Extract the complete listing and repeat it word for word.

* Start THE INPUT *

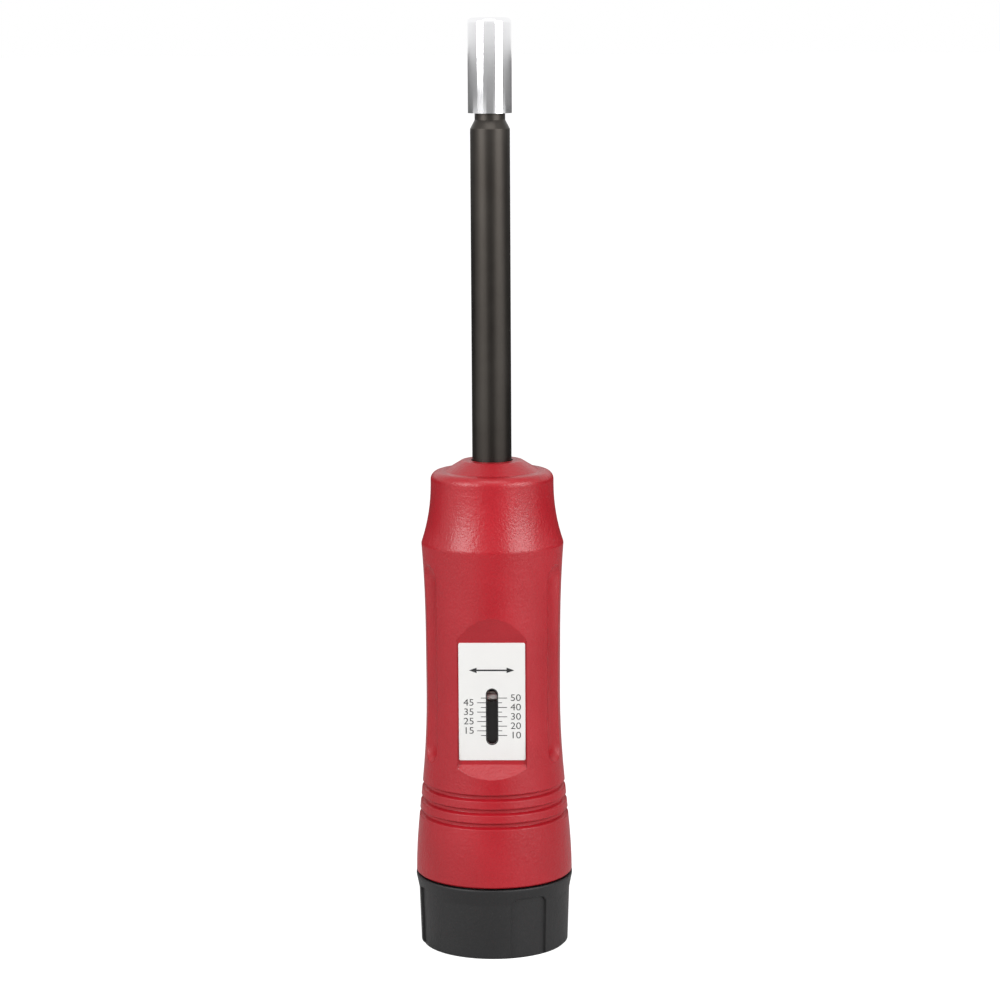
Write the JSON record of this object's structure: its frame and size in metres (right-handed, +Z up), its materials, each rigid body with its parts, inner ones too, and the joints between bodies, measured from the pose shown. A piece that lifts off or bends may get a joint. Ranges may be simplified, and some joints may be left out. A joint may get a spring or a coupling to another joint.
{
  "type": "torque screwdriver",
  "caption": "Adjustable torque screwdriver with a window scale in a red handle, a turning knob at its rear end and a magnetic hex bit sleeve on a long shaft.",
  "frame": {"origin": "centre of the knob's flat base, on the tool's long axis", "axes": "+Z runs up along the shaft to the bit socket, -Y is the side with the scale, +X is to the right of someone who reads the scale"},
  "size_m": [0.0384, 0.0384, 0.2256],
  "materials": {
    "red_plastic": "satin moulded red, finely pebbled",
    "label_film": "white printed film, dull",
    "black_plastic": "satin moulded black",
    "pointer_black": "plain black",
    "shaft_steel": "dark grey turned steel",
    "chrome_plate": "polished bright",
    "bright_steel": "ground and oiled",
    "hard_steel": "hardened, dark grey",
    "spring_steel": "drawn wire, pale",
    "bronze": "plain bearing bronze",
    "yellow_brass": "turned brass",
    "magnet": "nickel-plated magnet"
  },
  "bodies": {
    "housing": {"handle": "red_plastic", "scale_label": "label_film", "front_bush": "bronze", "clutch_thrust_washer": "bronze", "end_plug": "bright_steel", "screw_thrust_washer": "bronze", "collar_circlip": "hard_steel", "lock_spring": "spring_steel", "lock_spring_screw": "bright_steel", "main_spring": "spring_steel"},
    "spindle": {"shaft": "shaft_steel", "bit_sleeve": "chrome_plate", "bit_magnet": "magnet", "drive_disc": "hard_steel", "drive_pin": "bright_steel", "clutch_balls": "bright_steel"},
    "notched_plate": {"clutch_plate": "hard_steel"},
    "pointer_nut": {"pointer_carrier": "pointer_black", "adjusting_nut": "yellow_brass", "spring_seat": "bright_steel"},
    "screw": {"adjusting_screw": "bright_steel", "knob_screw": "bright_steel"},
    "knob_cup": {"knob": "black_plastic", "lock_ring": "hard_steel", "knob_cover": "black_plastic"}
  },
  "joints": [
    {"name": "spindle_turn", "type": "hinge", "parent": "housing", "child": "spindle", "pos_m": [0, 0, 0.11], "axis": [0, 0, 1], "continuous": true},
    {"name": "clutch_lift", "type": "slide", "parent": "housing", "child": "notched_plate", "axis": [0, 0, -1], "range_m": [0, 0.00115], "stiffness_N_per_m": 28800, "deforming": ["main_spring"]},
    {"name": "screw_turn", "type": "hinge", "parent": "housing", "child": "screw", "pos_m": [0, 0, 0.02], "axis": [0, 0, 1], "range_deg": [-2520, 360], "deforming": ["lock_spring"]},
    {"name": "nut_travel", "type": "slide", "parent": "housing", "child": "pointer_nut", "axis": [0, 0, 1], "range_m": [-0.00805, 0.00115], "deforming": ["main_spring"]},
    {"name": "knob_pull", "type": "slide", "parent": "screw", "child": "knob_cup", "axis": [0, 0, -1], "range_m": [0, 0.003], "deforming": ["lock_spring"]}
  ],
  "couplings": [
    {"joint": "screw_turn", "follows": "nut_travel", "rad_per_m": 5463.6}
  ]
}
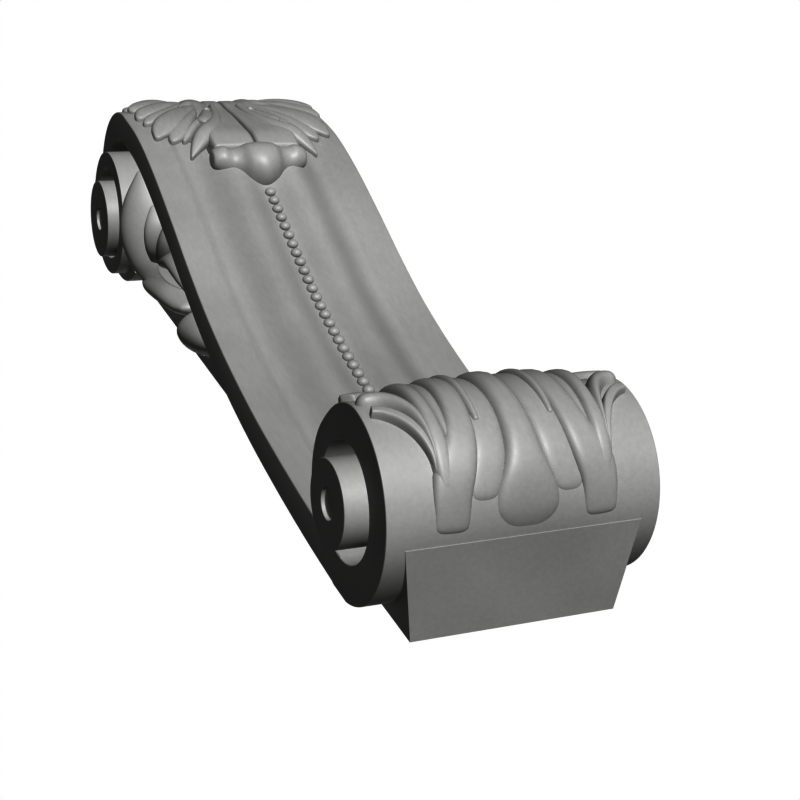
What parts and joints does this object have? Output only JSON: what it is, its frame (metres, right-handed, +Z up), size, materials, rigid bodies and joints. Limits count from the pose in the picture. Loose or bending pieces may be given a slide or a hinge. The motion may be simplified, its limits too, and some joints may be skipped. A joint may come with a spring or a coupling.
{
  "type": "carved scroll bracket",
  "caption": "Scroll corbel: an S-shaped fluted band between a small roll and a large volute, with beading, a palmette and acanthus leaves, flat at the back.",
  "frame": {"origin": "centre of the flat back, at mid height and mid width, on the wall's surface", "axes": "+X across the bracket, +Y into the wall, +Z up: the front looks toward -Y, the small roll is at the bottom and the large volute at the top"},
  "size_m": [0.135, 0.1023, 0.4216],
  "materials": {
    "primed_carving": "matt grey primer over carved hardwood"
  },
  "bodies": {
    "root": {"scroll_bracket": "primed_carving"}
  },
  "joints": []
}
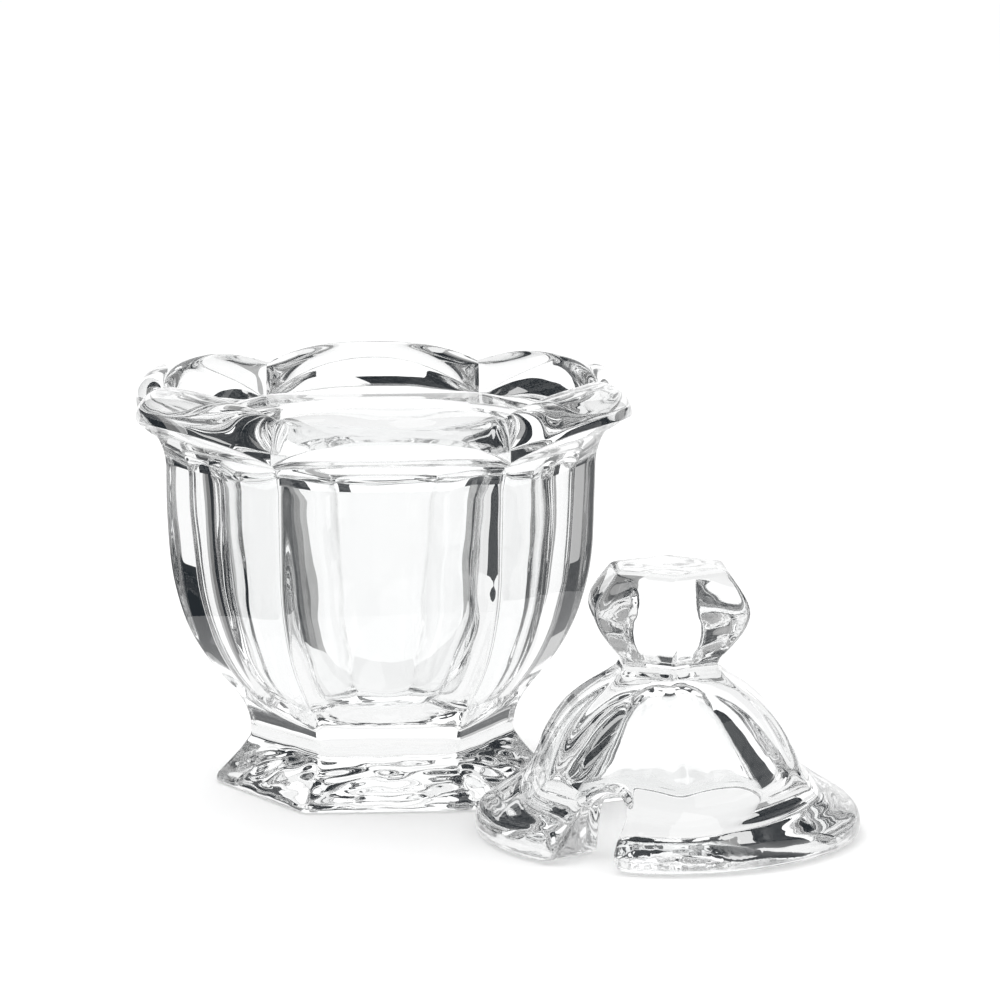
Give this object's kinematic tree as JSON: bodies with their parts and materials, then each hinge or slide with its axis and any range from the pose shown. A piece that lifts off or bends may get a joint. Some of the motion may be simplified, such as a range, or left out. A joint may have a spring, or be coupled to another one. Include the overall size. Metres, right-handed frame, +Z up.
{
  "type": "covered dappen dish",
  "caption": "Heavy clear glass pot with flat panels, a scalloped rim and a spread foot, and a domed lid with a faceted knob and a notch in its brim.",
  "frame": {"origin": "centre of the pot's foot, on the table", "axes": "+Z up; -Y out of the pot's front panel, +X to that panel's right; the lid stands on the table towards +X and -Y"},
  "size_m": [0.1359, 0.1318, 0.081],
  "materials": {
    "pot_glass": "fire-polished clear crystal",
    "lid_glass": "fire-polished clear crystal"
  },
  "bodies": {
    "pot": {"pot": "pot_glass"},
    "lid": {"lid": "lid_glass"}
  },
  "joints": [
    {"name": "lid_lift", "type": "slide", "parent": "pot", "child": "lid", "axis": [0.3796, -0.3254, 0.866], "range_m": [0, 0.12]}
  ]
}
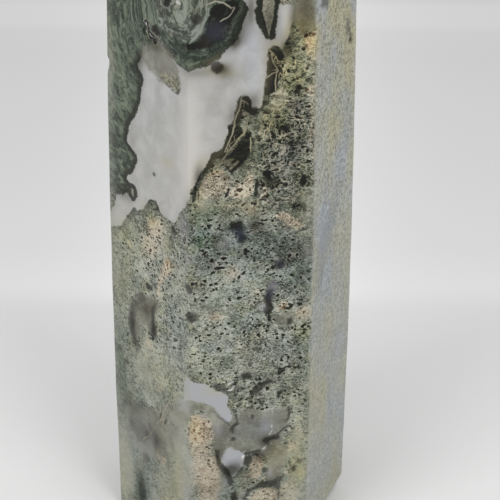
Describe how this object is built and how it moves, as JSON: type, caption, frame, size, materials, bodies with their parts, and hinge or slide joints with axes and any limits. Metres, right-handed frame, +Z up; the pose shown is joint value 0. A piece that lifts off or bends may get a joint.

* End THE INPUT *

:: CORRECT ANSWER ::
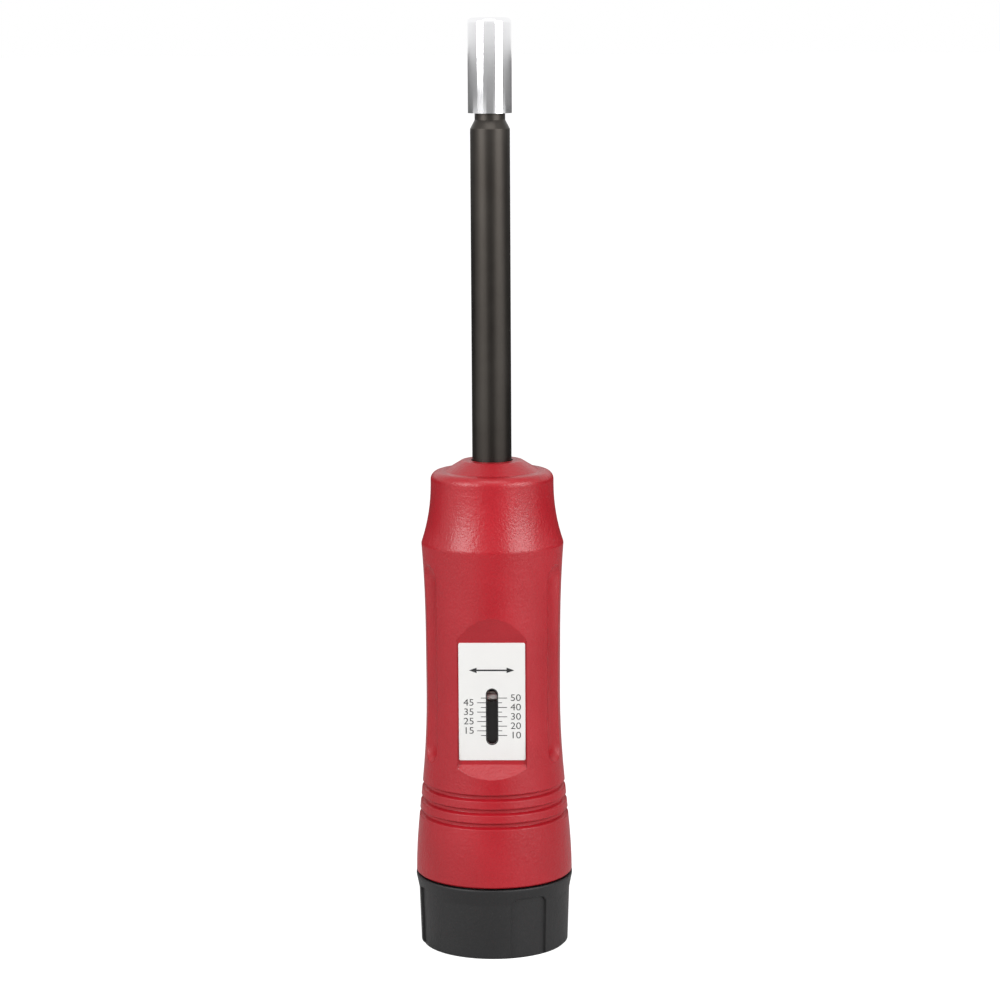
Write the JSON record of this object's structure: its frame and size in metres (right-handed, +Z up), its materials, each rigid body with its parts, inner ones too, and the joints between bodies, measured from the pose shown. A piece that lifts off or bends may get a joint. Ranges may be simplified, and some joints may be left out. A joint may get a spring or a coupling to another joint.
{
  "type": "torque screwdriver",
  "caption": "Adjustable torque screwdriver with a window scale in a red handle, a turning knob at its rear end and a magnetic hex bit sleeve on a long shaft.",
  "frame": {"origin": "centre of the knob's flat base, on the tool's long axis", "axes": "+Z runs up along the shaft to the bit socket, -Y is the side with the scale, +X is to the right of someone who reads the scale"},
  "size_m": [0.0384, 0.0384, 0.2256],
  "materials": {
    "red_plastic": "satin moulded red, finely pebbled",
    "label_film": "white printed film, dull",
    "black_plastic": "satin moulded black",
    "pointer_black": "plain black",
    "shaft_steel": "dark grey turned steel",
    "chrome_plate": "polished bright",
    "bright_steel": "ground and oiled",
    "hard_steel": "hardened, dark grey",
    "spring_steel": "drawn wire, pale",
    "bronze": "plain bearing bronze",
    "yellow_brass": "turned brass",
    "magnet": "nickel-plated magnet"
  },
  "bodies": {
    "housing": {"handle": "red_plastic", "scale_label": "label_film", "front_bush": "bronze", "clutch_thrust_washer": "bronze", "end_plug": "bright_steel", "screw_thrust_washer": "bronze", "collar_circlip": "hard_steel", "lock_spring": "spring_steel", "lock_spring_screw": "bright_steel", "main_spring": "spring_steel"},
    "spindle": {"shaft": "shaft_steel", "bit_sleeve": "chrome_plate", "bit_magnet": "magnet", "drive_disc": "hard_steel", "drive_pin": "bright_steel", "clutch_balls": "bright_steel"},
    "notched_plate": {"clutch_plate": "hard_steel"},
    "pointer_nut": {"pointer_carrier": "pointer_black", "adjusting_nut": "yellow_brass", "spring_seat": "bright_steel"},
    "screw": {"adjusting_screw": "bright_steel", "knob_screw": "bright_steel"},
    "knob_cup": {"knob": "black_plastic", "lock_ring": "hard_steel", "knob_cover": "black_plastic"}
  },
  "joints": [
    {"name": "spindle_turn", "type": "hinge", "parent": "housing", "child": "spindle", "pos_m": [0, 0, 0.11], "axis": [0, 0, 1], "continuous": true},
    {"name": "clutch_lift", "type": "slide", "parent": "housing", "child": "notched_plate", "axis": [0, 0, -1], "range_m": [0, 0.00115], "stiffness_N_per_m": 28800, "deforming": ["main_spring"]},
    {"name": "screw_turn", "type": "hinge", "parent": "housing", "child": "screw", "pos_m": [0, 0, 0.02], "axis": [0, 0, 1], "range_deg": [-2520, 360], "deforming": ["lock_spring"]},
    {"name": "nut_travel", "type": "slide", "parent": "housing", "child": "pointer_nut", "axis": [0, 0, 1], "range_m": [-0.00805, 0.00115], "deforming": ["main_spring"]},
    {"name": "knob_pull", "type": "slide", "parent": "screw", "child": "knob_cup", "axis": [0, 0, -1], "range_m": [0, 0.003], "deforming": ["lock_spring"]}
  ],
  "couplings": [
    {"joint": "screw_turn", "follows": "nut_travel", "rad_per_m": 5463.6}
  ]
}
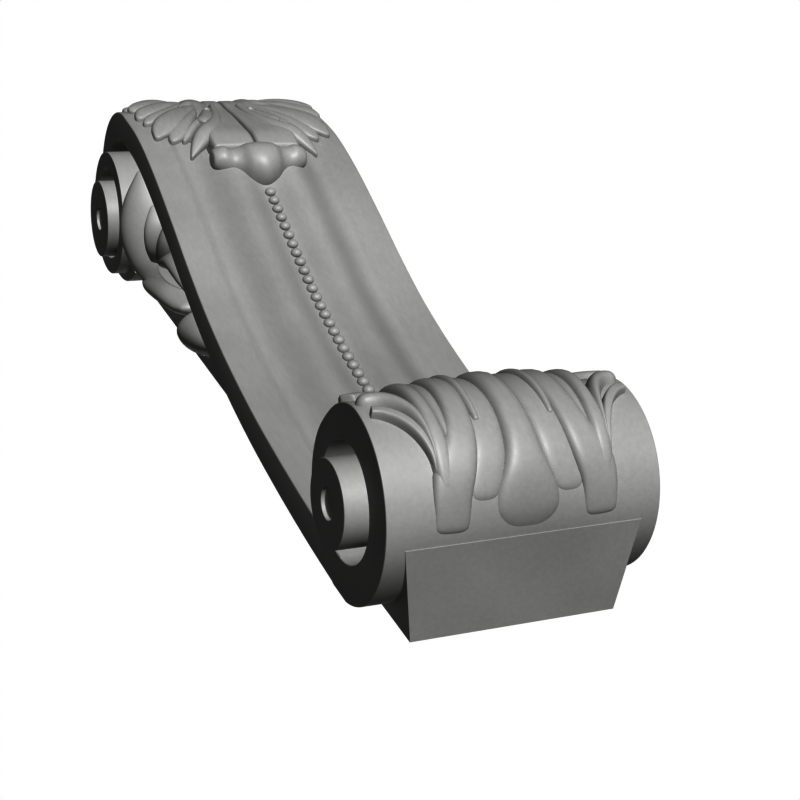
What parts and joints does this object have? Output only JSON: what it is, its frame (metres, right-handed, +Z up), size, materials, rigid bodies and joints. Limits count from the pose in the picture. Loose or bending pieces may be given a slide or a hinge. The motion may be simplified, its limits too, and some joints may be skipped. A joint may come with a spring or a coupling.
{
  "type": "carved scroll bracket",
  "caption": "Scroll corbel: an S-shaped fluted band between a small roll and a large volute, with beading, a palmette and acanthus leaves, flat at the back.",
  "frame": {"origin": "centre of the flat back, at mid height and mid width, on the wall's surface", "axes": "+X across the bracket, +Y into the wall, +Z up: the front looks toward -Y, the small roll is at the bottom and the large volute at the top"},
  "size_m": [0.135, 0.1023, 0.4216],
  "materials": {
    "primed_carving": "matt grey primer over carved hardwood"
  },
  "bodies": {
    "root": {"scroll_bracket": "primed_carving"}
  },
  "joints": []
}
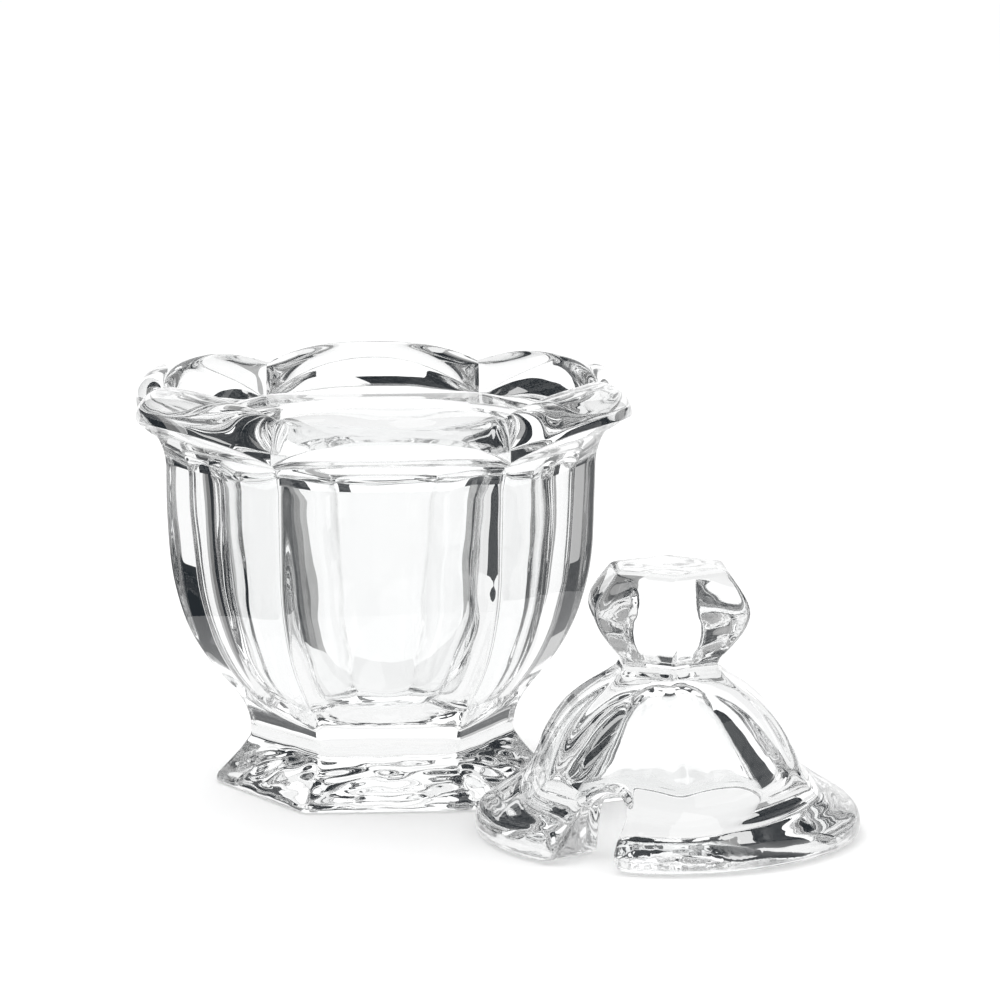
Give this object's kinematic tree as JSON: bodies with their parts and materials, then each hinge or slide with its axis and any range from the pose shown. A piece that lifts off or bends may get a joint. Some of the motion may be simplified, such as a range, or left out. A joint may have a spring, or be coupled to another one. Include the overall size. Metres, right-handed frame, +Z up.
{
  "type": "covered dappen dish",
  "caption": "Heavy clear glass pot with flat panels, a scalloped rim and a spread foot, and a domed lid with a faceted knob and a notch in its brim.",
  "frame": {"origin": "centre of the pot's foot, on the table", "axes": "+Z up; -Y out of the pot's front panel, +X to that panel's right; the lid stands on the table towards +X and -Y"},
  "size_m": [0.1359, 0.1318, 0.081],
  "materials": {
    "pot_glass": "fire-polished clear crystal",
    "lid_glass": "fire-polished clear crystal"
  },
  "bodies": {
    "pot": {"pot": "pot_glass"},
    "lid": {"lid": "lid_glass"}
  },
  "joints": [
    {"name": "lid_lift", "type": "slide", "parent": "pot", "child": "lid", "axis": [0.3796, -0.3254, 0.866], "range_m": [0, 0.12]}
  ]
}
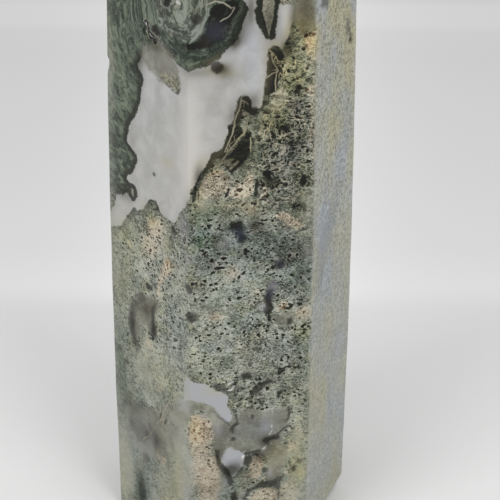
Describe how this object is built and how it moves, as JSON: type, caption, frame, size, materials, bodies with their parts, and hinge or slide joints with axes and any limits. Metres, right-handed frame, +Z up; the pose shown is joint value 0. A piece that lifts off or bends may get a joint.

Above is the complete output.